• **WRITTEN PROBLEM**
Starting with the first line of the data that follows, transcribe every line verbatim until the line containing "return points +" has been transcribed.

• **PROVIDED MATERIAL**
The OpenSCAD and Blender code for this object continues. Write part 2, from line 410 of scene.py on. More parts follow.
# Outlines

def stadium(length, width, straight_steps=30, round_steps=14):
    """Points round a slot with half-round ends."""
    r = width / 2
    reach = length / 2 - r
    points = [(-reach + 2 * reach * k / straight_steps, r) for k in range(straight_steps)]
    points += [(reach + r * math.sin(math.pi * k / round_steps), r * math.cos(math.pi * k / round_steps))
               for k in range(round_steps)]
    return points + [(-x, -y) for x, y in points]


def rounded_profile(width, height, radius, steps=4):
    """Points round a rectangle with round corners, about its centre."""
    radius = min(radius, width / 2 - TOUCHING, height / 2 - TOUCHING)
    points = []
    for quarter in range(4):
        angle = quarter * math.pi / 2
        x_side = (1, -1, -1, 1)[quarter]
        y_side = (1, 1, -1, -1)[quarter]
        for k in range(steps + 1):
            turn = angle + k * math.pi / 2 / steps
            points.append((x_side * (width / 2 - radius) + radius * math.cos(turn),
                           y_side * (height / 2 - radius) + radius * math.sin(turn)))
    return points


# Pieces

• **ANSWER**
The OpenSCAD and Blender code for this object continues. Write part 2, from line 410 of scene.py on. More parts follow.
# Outlines

def stadium(length, width, straight_steps=30, round_steps=14):
    """Points round a slot with half-round ends."""
    r = width / 2
    reach = length / 2 - r
    points = [(-reach + 2 * reach * k / straight_steps, r) for k in range(straight_steps)]
    points += [(reach + r * math.sin(math.pi * k / round_steps), r * math.cos(math.pi * k / round_steps))
               for k in range(round_steps)]
    return points + [(-x, -y) for x, y in points]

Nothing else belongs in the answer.